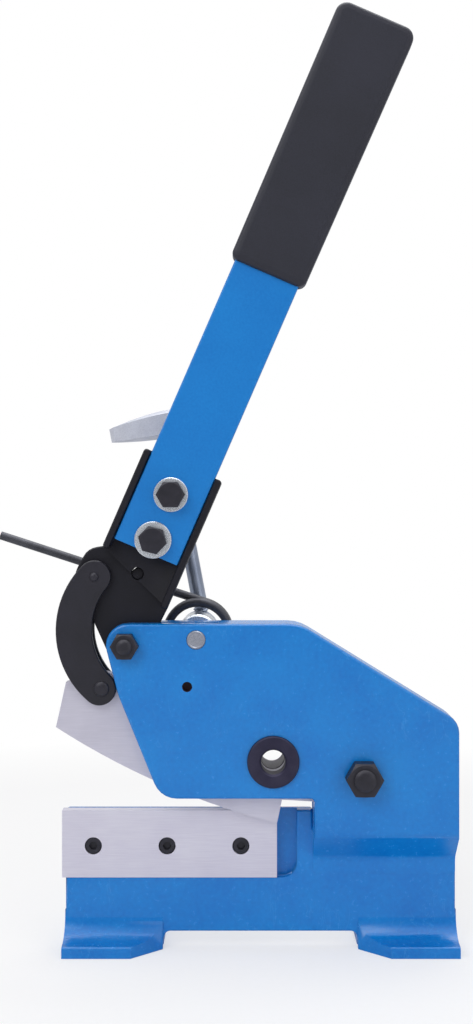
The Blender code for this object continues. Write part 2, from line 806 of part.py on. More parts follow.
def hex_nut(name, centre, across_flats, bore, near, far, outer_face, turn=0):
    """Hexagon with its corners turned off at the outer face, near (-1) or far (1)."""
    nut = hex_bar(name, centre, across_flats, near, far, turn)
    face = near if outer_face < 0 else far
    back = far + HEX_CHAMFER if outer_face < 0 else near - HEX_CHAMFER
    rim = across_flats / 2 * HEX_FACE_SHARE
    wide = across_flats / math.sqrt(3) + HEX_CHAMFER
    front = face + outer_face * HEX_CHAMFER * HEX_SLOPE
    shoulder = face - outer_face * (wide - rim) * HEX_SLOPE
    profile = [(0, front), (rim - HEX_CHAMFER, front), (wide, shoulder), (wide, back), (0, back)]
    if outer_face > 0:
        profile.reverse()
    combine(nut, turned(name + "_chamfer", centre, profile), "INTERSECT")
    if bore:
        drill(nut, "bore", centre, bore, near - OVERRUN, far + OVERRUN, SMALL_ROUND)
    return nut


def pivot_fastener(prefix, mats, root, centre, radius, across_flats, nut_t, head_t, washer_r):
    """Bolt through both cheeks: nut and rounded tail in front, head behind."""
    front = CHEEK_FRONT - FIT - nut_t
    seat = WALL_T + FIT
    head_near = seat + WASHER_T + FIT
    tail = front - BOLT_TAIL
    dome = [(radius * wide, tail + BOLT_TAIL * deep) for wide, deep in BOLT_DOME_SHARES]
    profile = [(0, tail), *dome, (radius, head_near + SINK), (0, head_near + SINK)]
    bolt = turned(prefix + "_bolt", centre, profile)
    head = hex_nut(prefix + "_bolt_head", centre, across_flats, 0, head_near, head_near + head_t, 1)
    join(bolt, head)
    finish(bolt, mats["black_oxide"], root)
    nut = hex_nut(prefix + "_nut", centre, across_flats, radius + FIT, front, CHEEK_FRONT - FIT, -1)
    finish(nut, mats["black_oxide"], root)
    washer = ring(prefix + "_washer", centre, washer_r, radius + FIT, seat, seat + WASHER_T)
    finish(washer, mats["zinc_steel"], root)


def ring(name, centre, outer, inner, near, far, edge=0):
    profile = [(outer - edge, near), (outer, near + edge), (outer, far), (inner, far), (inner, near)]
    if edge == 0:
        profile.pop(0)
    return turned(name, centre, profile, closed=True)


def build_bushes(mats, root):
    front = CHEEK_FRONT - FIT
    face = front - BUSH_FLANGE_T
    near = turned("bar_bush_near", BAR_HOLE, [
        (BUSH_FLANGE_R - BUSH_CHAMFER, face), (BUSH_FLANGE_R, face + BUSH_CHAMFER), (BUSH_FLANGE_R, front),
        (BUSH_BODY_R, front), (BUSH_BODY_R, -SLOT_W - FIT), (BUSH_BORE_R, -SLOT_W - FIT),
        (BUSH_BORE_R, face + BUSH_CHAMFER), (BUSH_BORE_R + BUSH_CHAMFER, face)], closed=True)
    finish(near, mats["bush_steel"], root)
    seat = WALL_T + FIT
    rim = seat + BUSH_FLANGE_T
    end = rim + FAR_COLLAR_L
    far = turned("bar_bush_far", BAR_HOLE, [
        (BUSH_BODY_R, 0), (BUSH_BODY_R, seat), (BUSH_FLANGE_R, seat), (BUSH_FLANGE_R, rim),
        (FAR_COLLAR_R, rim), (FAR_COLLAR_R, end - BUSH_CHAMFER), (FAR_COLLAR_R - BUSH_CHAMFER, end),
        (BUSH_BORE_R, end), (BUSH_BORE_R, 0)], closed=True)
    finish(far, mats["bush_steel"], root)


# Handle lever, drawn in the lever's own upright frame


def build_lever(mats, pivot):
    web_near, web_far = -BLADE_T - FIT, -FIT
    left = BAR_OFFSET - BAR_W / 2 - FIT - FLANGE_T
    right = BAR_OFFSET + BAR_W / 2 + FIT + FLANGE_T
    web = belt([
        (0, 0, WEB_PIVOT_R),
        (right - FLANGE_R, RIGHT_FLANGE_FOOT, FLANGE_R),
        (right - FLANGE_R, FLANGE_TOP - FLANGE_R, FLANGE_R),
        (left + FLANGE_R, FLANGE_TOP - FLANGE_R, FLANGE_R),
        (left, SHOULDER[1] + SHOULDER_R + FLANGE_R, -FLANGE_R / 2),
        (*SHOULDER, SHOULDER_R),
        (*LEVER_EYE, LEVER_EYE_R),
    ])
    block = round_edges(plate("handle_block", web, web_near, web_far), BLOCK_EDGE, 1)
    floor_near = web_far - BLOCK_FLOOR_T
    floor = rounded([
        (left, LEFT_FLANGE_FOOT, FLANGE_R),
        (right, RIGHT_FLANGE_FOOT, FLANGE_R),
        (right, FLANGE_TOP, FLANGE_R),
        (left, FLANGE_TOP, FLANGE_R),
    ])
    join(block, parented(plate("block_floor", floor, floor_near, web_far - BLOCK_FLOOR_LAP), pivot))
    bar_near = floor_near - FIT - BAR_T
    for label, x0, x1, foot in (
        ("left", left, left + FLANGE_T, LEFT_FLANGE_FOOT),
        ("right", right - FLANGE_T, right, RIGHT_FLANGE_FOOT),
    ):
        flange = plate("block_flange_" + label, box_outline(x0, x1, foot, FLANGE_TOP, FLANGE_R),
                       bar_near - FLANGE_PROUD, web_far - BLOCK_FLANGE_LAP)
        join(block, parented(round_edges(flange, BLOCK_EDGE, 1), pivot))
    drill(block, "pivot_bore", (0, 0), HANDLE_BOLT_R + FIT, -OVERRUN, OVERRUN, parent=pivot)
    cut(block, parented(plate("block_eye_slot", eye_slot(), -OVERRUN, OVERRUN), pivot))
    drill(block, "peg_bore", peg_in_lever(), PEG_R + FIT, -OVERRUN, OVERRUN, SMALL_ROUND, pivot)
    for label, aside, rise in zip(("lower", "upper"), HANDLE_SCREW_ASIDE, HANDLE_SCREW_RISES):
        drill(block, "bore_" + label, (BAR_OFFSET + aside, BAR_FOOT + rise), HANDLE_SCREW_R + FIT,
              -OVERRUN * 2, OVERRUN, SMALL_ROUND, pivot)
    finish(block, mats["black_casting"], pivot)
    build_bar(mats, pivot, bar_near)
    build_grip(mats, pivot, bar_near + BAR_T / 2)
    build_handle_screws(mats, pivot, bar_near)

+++

Restate the listing in full, word for word.

Solution to the problem:
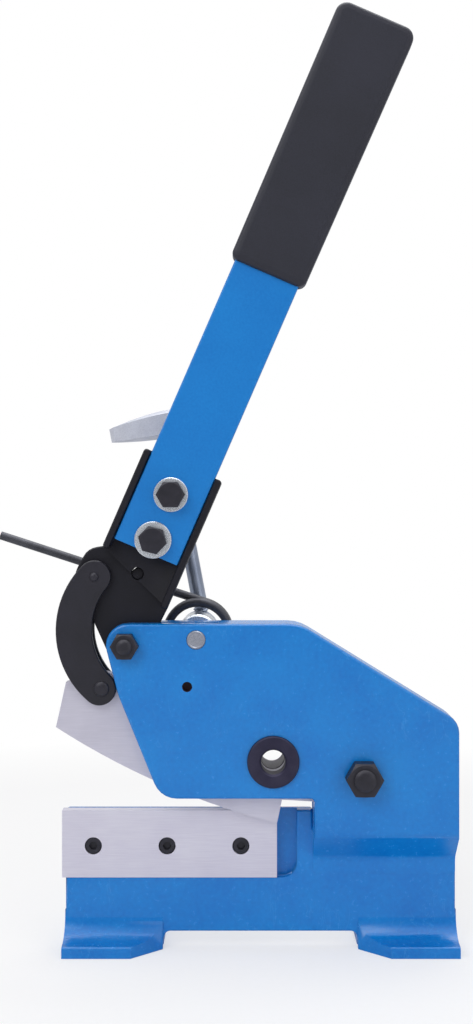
The Blender code for this object continues. Write part 2, from line 806 of part.py on. More parts follow.
def hex_nut(name, centre, across_flats, bore, near, far, outer_face, turn=0):
    """Hexagon with its corners turned off at the outer face, near (-1) or far (1)."""
    nut = hex_bar(name, centre, across_flats, near, far, turn)
    face = near if outer_face < 0 else far
    back = far + HEX_CHAMFER if outer_face < 0 else near - HEX_CHAMFER
    rim = across_flats / 2 * HEX_FACE_SHARE
    wide = across_flats / math.sqrt(3) + HEX_CHAMFER
    front = face + outer_face * HEX_CHAMFER * HEX_SLOPE
    shoulder = face - outer_face * (wide - rim) * HEX_SLOPE
    profile = [(0, front), (rim - HEX_CHAMFER, front), (wide, shoulder), (wide, back), (0, back)]
    if outer_face > 0:
        profile.reverse()
    combine(nut, turned(name + "_chamfer", centre, profile), "INTERSECT")
    if bore:
        drill(nut, "bore", centre, bore, near - OVERRUN, far + OVERRUN, SMALL_ROUND)
    return nut


def pivot_fastener(prefix, mats, root, centre, radius, across_flats, nut_t, head_t, washer_r):
    """Bolt through both cheeks: nut and rounded tail in front, head behind."""
    front = CHEEK_FRONT - FIT - nut_t
    seat = WALL_T + FIT
    head_near = seat + WASHER_T + FIT
    tail = front - BOLT_TAIL
    dome = [(radius * wide, tail + BOLT_TAIL * deep) for wide, deep in BOLT_DOME_SHARES]
    profile = [(0, tail), *dome, (radius, head_near + SINK), (0, head_near + SINK)]
    bolt = turned(prefix + "_bolt", centre, profile)
    head = hex_nut(prefix + "_bolt_head", centre, across_flats, 0, head_near, head_near + head_t, 1)
    join(bolt, head)
    finish(bolt, mats["black_oxide"], root)
    nut = hex_nut(prefix + "_nut", centre, across_flats, radius + FIT, front, CHEEK_FRONT - FIT, -1)
    finish(nut, mats["black_oxide"], root)
    washer = ring(prefix + "_washer", centre, washer_r, radius + FIT, seat, seat + WASHER_T)
    finish(washer, mats["zinc_steel"], root)


def ring(name, centre, outer, inner, near, far, edge=0):
    profile = [(outer - edge, near), (outer, near + edge), (outer, far), (inner, far), (inner, near)]
    if edge == 0:
        profile.pop(0)
    return turned(name, centre, profile, closed=True)


def build_bushes(mats, root):
    front = CHEEK_FRONT - FIT
    face = front - BUSH_FLANGE_T
    near = turned("bar_bush_near", BAR_HOLE, [
        (BUSH_FLANGE_R - BUSH_CHAMFER, face), (BUSH_FLANGE_R, face + BUSH_CHAMFER), (BUSH_FLANGE_R, front),
        (BUSH_BODY_R, front), (BUSH_BODY_R, -SLOT_W - FIT), (BUSH_BORE_R, -SLOT_W - FIT),
        (BUSH_BORE_R, face + BUSH_CHAMFER), (BUSH_BORE_R + BUSH_CHAMFER, face)], closed=True)
    finish(near, mats["bush_steel"], root)
    seat = WALL_T + FIT
    rim = seat + BUSH_FLANGE_T
    end = rim + FAR_COLLAR_L
    far = turned("bar_bush_far", BAR_HOLE, [
        (BUSH_BODY_R, 0), (BUSH_BODY_R, seat), (BUSH_FLANGE_R, seat), (BUSH_FLANGE_R, rim),
        (FAR_COLLAR_R, rim), (FAR_COLLAR_R, end - BUSH_CHAMFER), (FAR_COLLAR_R - BUSH_CHAMFER, end),
        (BUSH_BORE_R, end), (BUSH_BORE_R, 0)], closed=True)
    finish(far, mats["bush_steel"], root)


# Handle lever, drawn in the lever's own upright frame


def build_lever(mats, pivot):
    web_near, web_far = -BLADE_T - FIT, -FIT
    left = BAR_OFFSET - BAR_W / 2 - FIT - FLANGE_T
    right = BAR_OFFSET + BAR_W / 2 + FIT + FLANGE_T
    web = belt([
        (0, 0, WEB_PIVOT_R),
        (right - FLANGE_R, RIGHT_FLANGE_FOOT, FLANGE_R),
        (right - FLANGE_R, FLANGE_TOP - FLANGE_R, FLANGE_R),
        (left + FLANGE_R, FLANGE_TOP - FLANGE_R, FLANGE_R),
        (left, SHOULDER[1] + SHOULDER_R + FLANGE_R, -FLANGE_R / 2),
        (*SHOULDER, SHOULDER_R),
        (*LEVER_EYE, LEVER_EYE_R),
    ])
    block = round_edges(plate("handle_block", web, web_near, web_far), BLOCK_EDGE, 1)
    floor_near = web_far - BLOCK_FLOOR_T
    floor = rounded([
        (left, LEFT_FLANGE_FOOT, FLANGE_R),
        (right, RIGHT_FLANGE_FOOT, FLANGE_R),
        (right, FLANGE_TOP, FLANGE_R),
        (left, FLANGE_TOP, FLANGE_R),
    ])
    join(block, parented(plate("block_floor", floor, floor_near, web_far - BLOCK_FLOOR_LAP), pivot))
    bar_near = floor_near - FIT - BAR_T
    for label, x0, x1, foot in (
        ("left", left, left + FLANGE_T, LEFT_FLANGE_FOOT),
        ("right", right - FLANGE_T, right, RIGHT_FLANGE_FOOT),
    ):
        flange = plate("block_flange_" + label, box_outline(x0, x1, foot, FLANGE_TOP, FLANGE_R),
                       bar_near - FLANGE_PROUD, web_far - BLOCK_FLANGE_LAP)
        join(block, parented(round_edges(flange, BLOCK_EDGE, 1), pivot))
    drill(block, "pivot_bore", (0, 0), HANDLE_BOLT_R + FIT, -OVERRUN, OVERRUN, parent=pivot)
    cut(block, parented(plate("block_eye_slot", eye_slot(), -OVERRUN, OVERRUN), pivot))
    drill(block, "peg_bore", peg_in_lever(), PEG_R + FIT, -OVERRUN, OVERRUN, SMALL_ROUND, pivot)
    for label, aside, rise in zip(("lower", "upper"), HANDLE_SCREW_ASIDE, HANDLE_SCREW_RISES):
        drill(block, "bore_" + label, (BAR_OFFSET + aside, BAR_FOOT + rise), HANDLE_SCREW_R + FIT,
              -OVERRUN * 2, OVERRUN, SMALL_ROUND, pivot)
    finish(block, mats["black_casting"], pivot)
    build_bar(mats, pivot, bar_near)
    build_grip(mats, pivot, bar_near + BAR_T / 2)
    build_handle_screws(mats, pivot, bar_near)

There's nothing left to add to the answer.